Erdoğan Kemalist mi oldu? Ya da daha temkinli bir ifadeyle millîci mi oldu?

Hemen herkesi Kemalist ilân etme potansiyeli olanların Erdoğan rejiminin Kemalistleştiğine delâlet diye ancak Cem Gürdeniz, Metin Feyzioğlu, hatta Doğu Perinçek gibi birkaç münferit ismi bulmaları ilginçtir. Böyle isimler ya teknik vasıfları nedeniyle, ya salt pragmatik planlara uygun görüldüklerinden ya da kendi stratejileriyle örtüştüğünden iktidar blokunda yer bulabilmiştir. Her halde, blok içinde sınırlı, geçici bir işlev taşımışlardır. Kaldı ki bazıları kısa sürede muhalif konumlara geri dönmüştür. Hiçbirisi rejimin asli, sürekli kadroları olmamış, bu rütbenin getirmesi beklenecek bir etkiyi taşımamışlardır. Dışarıdan gelip de asli kadroların parçası olabilmiş kişiler aranıyorsa Mehmet Uçum, Cemil Ertem gibi isimlere bakılması daha doğru olacak.
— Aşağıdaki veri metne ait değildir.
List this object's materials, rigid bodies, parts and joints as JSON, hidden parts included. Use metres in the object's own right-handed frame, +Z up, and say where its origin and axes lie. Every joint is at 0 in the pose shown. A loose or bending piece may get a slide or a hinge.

AKP uluslararası İhvan ağıyla hareket eden, hatta bir politik proje olarak, ulusal düzeydeki İhvan şubelerinin parlamenter siyasetine örnek olmuş bir partidir. Öte yandan, bir bütün olarak günümüz Türkiye’si gerek İslam dünyasındaki, gerekse Batı’daki siyasi iktidarlarla İslamcı bir politik, programatik platform zemininde diyalog kurmakta, önceliklerini bu eksende belirlemektedir. Ülkede rejimin en tamamlayıcı, en istikrarlı ve üstelik en organize ideolojik hattını İslamcılık oluşturmaktadır. Tüm bu tabloya bakıp Kemalist belirleyiciliğin varlığına hükmetmek ancak maksatlı bir yaklaşımla açıklanabilir.
Kendisini ulus-devlet sınırları içinde, onun sunduğu çerçevede inşa etmeye girişen her rejim onun getirisi olan bazı öğeleri, kendisine uyduğu ve kendisine uydurabildiği, en önemlisi ihtiyaç duyduğu ölçüde devralır ve masseder. Evrensel bir kural olarak, devralınan devlet geleneğiyle, hükmetme pratikleriyle ve bunların oluşturduğu tarihsel mirasla bulaşarak oluşan toplam herhangi bir kitabi ideolojiden çok daha güçlüdür. Ancak, rejimin meşruiyet referansları ve dili asla bunlara teslim olmaz. Onlar karşısında üstünlüğünü korur ve onları nötr, teknik, işlevsel kategorilere indirgeyerek hâkim ideolojik rengi kendisi verir. Türkiye’deki gidişatın bu tabloyla uyumlu olduğunu görmemek ise köklü bir düşünsel apolitizmin sonucu olsa gerek.